The special effects are… not that great, unless they’re cribbed from an earlier film. There’s a lot of stock footage, irritatingly; and what there is original isn’t great. Seatopia is represented by a few miniatures of stone heads and a strangely fish-eye matte painting (plus the aforementioned extremely-limited sets). Megalon is portrayed… drilling upwards, I think? But he’s in a clear shaft and his drillbits aren’t moving, and while it’s visually striking, it’s nonsense. Megalon’s leaping is okay, but his wires are visible a lot. His scene appearing over the treeline at the dam is awful, even thought he actual dam-bursting and metal-container scenes are effectively-realized. (That would be completely fatal to Goro and Rokuro, though. They are dead. It is the ghosts of their broken, shattered bodies we see for the rest of the film.) I’ll admit a fondness for the scene of Jet Jaguar suspended in front of the helicopter, and both Godzilla’s atomic breath and the flames during the ‘pulling Jet Jaguar up/surrounded by flames’ sequence look great. (The flames in the grenade left behind by the car are hilariously-bad, though). The draining of the lake is very effective, the opening destruction scenes (if a bit tiresome, after a moment) are strong, and a lot of the takeoff sequences are good. So, like the fights, a lot of good mixed in with a lot of bad.
We get some harrowing physical action, too. Those car chases down extremely steep inclines? Yikes! Legitimately-terrifying. I wouldn’t want to do that. The thug thrown down the hill? Clearly a dummy, but boy does that look painful. And the other one, absurdly bloodied by a hit to the face with an RC airplane? Yowch! (he’s also down by an extremely slow, incredibly weak Tarzan-style kick from a little boy, so… glass jaw? And… eye?)
In the end, the story got a little more comprehensible as we moved into parts whose inciting incidents and motivation we’d actually seen, but it never got any depth. It was a paper-thin kidnapping plot and a series of setpieces (mostly based around the one character whose relationship to the others is never explained!).

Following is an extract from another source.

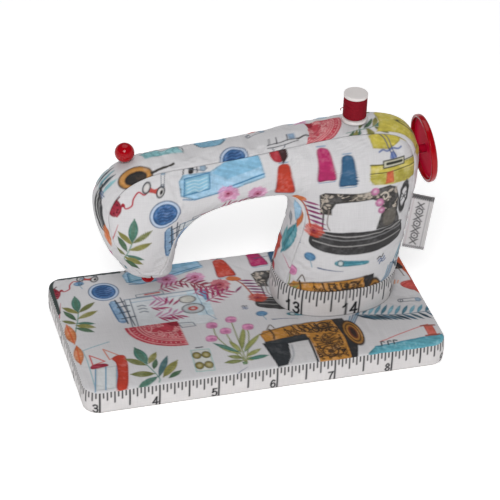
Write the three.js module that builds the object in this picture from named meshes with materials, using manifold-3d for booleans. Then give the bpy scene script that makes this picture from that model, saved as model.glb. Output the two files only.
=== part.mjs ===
// Pincushion shaped like a little sewing machine: a stuffed cloth body standing on a padded base.
// Millimetres, +Z up. The origin is the middle of the base's underside; +X runs towards the handwheel.

import * as THREE from "three";
import { mergeVertices } from "three/addons/utils/BufferGeometryUtils.js";
import Module from "manifold-3d";

const wasm = await Module();
wasm.setup();

// ---------------------------------------------------------------- driving dimensions
const GAP = 0.3; // running gap between neighbouring solids
const CLOTH = 0.8; // cloth with its backing

const BASE = { length: 158.4, depth: 83, height: 11.8, corner: 7, board: 2.2, cornerSteps: 5 };
const BODY_Y = 8.5; // the body stands a little behind the middle of the base
const FOOT_Z = BASE.height + GAP;
const SECTION_POWER = 2.35; // a stuffed section is a little squarer than an ellipse

// Ribs from the pillar's foot up, along the arm and down the head. Each one is a cross-section:
// its point on the arch side, its point on the outside, and half its thickness front to back.
const RIBS = [
  { arch: [14.6, 12], out: [68.4, 12], half: 21.5 },
  { arch: [15.2, 24], out: [69.6, 24], half: 20.4 },
  { arch: [17.4, 37], out: [71.8, 38], half: 18.8 },
  { arch: [20.0, 49], out: [74.4, 54], half: 17.3 },
  { arch: [20.6, 58], out: [76.2, 70], half: 16.4 },
  { arch: [18.6, 64], out: [75.3, 84.4], half: 16.0 },
  { arch: [14.0, 67.2], out: [67.8, 93.9], half: 15.6 },
  { arch: [7.0, 68], out: [50.0, 96.9], half: 15.0 },
  { arch: [-2.0, 67.4], out: [26.0, 95.4], half: 14.2 },
  { arch: [-11.0, 65.4], out: [1.0, 92.9], half: 13.5 },
  { arch: [-19.5, 61.8], out: [-23.0, 91.4], half: 13.3 },
  { arch: [-25.6, 56.6], out: [-43.6, 90.2], half: 13.6 },
  { arch: [-28.6, 51.2], out: [-57.2, 85.2], half: 14.0 },
  { arch: [-29.8, 46.4], out: [-64.0, 75.4], half: 14.1 },
  { arch: [-30.4, 42.6], out: [-63.4, 62.4], half: 13.3 },
  { arch: [-30.9, 39.8], out: [-58.9, 49.8], half: 12.0 },
  { arch: [-31.4, 38.0], out: [-54.0, 41.4], half: 10.6 },
];
const LAST_RIB = RIBS.length - 1;
const HEAD_CAP = { depth: 5.6, lean: 0.28, roundness: 0.5, end: 0.94 };
const GUSSET_WIDTH = { foot: 20, arm: 17, head: 20 }; // seam to seam, front to back
const SEAM_ANGLE_GAP = 0.02;
const ROWS = 44;

const PIN_SHAFT = 0.35;
const PIN_BORE = 0.75;
const TOP_PIN = { at: [-51.1, 10.5, 93.0], ball: 4.1, shaft: 30 };
const NEEDLE_PIN = { ball: 3, below: 3.4, shaft: 15 };
const SPOOL = { at: [47.1, BODY_Y, 97.5], height: 12.8, flange: 5.5, cap: 5.15, core: 2.5, wound: 4.9 };
const SPOOL_PIN = { radius: 0.9, bore: 1.25, sunk: 16, inside: 9.4 };
const WHEEL = {
  at: [79.7, 8.2, 79.1], axis: [0.994, -0.011, 0.105], radius: 14.9, thick: 2.8, bevel: 1.0, wall: 1.4, hollow: 1.9,
};
const SHANK = { radius: 1.8, length: 2.0, eye: 0.8, recess: 3.4, bore: 3.0, thread: 0.45, loop: 7 };
const LABEL = { top: [72.2, -1.5, 63.2], foot: [69.2, -1.5, 36.4], lean: -24.3, width: 9.6, thick: 0.7, gap: 0.3 };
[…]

And Seatopia, like Prince Namor (and, in some continuities, Aquaman), could stand to learn that when you don’t tell the entire flippin’ world about your existence and their weapons-testing unknowingly endangers you, it’d be a heck of a lot more effective to just make a phone call up to the surface and say “Hey, we exist! Knock it off in our backyard!” (which would probably work) than to launch a war of aggression and invite further reprisals. And it seems like a quick phone call to the U.N. or whomever, which Seatopia hasn’t bothered to make (along with any overtures) at any point during the last three million years, would be a LOT simpler than making a phone call across interstellar space to a completely different planet that they’re apparently best buds with to sick a kaiju on the surface world that
still has no idea they even exist or that any harm was being done to them by the end of the movie, except for Hiroshi! And indeed, the film ends with a huge number of loose ends like this. Jet Jaguar is still out there, as is Megalon, and Seatopia… thwarted in one attempt at genocide, and in their attempt to kidnap a scientist to build them a robot army… but surely, this situation will result in further conflict!

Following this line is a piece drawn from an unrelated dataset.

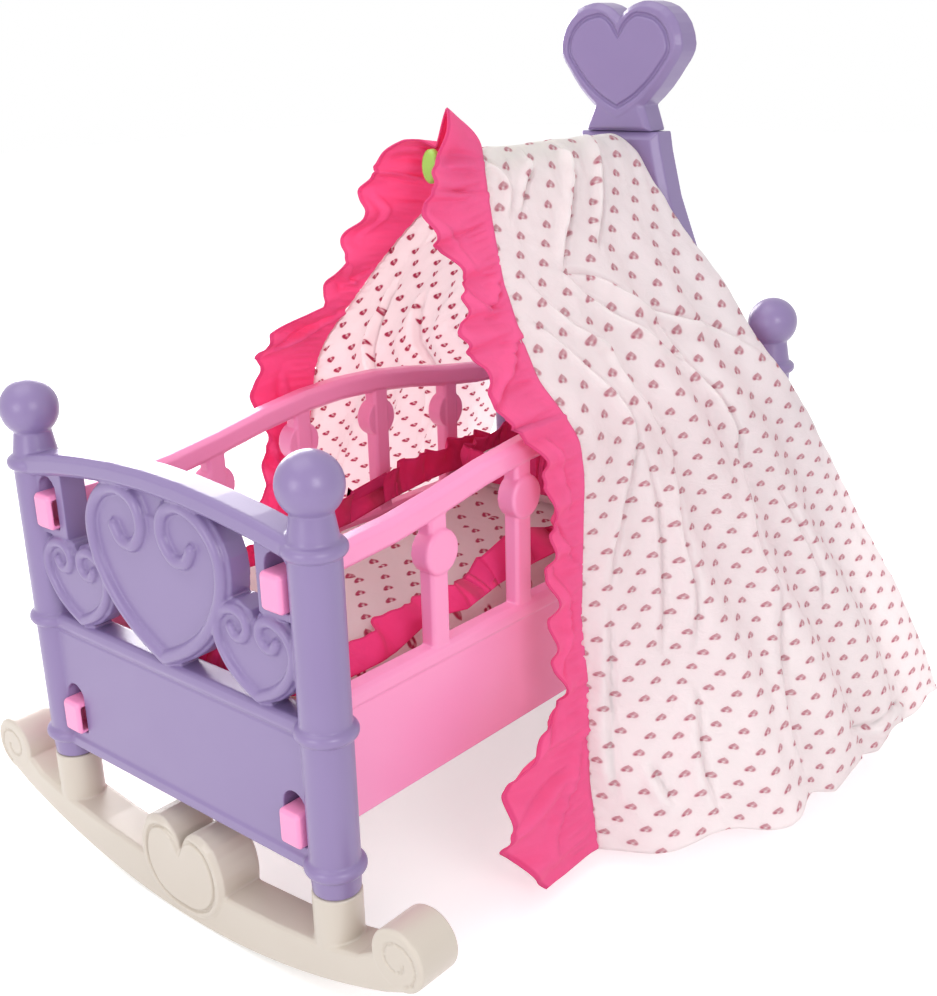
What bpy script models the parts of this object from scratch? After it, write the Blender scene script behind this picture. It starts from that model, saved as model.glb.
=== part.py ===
"""Doll cradle with heart ornaments, rockers, bedding and a draped canopy.

Units are metres, +Z is up and the floor is z = 0. X runs across the cradle, Y from the footboard
to the headboard. The origin is the middle of the whole object's footprint on the floor.
"""
import math

import bmesh
import bpy
import numpy as np

# Layout of the whole cradle.
POST_SPACING = 0.250
BED_LENGTH = 0.4717
FRONT_REACH = 0.0165
CLOTH_REAR_REACH = 0.040
CLOTH_REACH_X = 0.265
SKIRT_Z = 0.0715
FOOT_Y = -(BED_LENGTH + CLOTH_REAR_REACH - FRONT_REACH) / 2
HEAD_Y = FOOT_Y + BED_LENGTH
HALF_SPACING = POST_SPACING / 2
SEAT_GAP = 0.0003
SINK = 0.0015

# Posts of the end boards. Heights are above the boards' lower edge, as are all board heights.
POST_SEGMENTS = 16
POST_RADIUS = 0.01375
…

(The Seatopian origin is questionable, too; in addition to making up a bunch of nonsense about Easter Island’s age and nature… just what kind of ‘bubble’ were the people in to survive descent down to the sea floor… and how, without the aid of a dome, oxygen machines, or an artificial sun, did these primitives even live long enough to
build a dome, oxygen machines, and an artificial sun?! Much less developing the ridiculously-advanced technology to do so, in the dark, underwater, while using up the little oxygen existent in their ‘bubble’? And how did they install a transmitter on Easter Island? I suppose this may be intended to imply that they were already extremely technologically-advanced at the time of the disaster, having wi-fi accessible deep-space transmitters… but still, unlike Monster Land in the last movie, this doesn’t make sense even in comic book logic!)
The music was as mixed a bag as the other elements of the film, mixing jazzy nonsense (which fails to be as memorable as Ebirah or Son of Godzilla) with a genuinely fun, catchy theme tune for Jet Jaguar, and… oh, for pete’s sake, WHY would they EVER choose to reprise the ‘drunken lout’ theme from vs. Hedorah? Of all the things to never bring back, that is the one. Why, movie?
Why would you do this???
Overall, Godzilla vs. Megalon has a lot of elements to recommend it mixed in with the awful nonsense; it is not the least-enjoyable Godzilla film. Just the least coherent. (And up against Godzilla vs. Hedorah, that’s saying something!) It’s simplistic and childish in all the wrong ways, yet sleazy and brutal in an off-putting, very child-unfriendly way. And yet, for all it’s flaws, it IS fun! It’s more entertaining than a number of entries that have embodied sloth; it’s nonsense, but it’s pacy, visually-interesting nonsense with a few diamond-in-the-rough redeeming moments, and that puts it above any number of films for me… even the much-vaunted Astro-Monster and Destroy All Monsters. It’s not a bad film… just a badly-plotted film. But its good almost balances out the bad; it will never be accused of being a masterpiece, but it is a bit of mindless fun, as long as you’re all right being completely in the dark for the first third of the film or so (and only slightly more illuminated from there on out).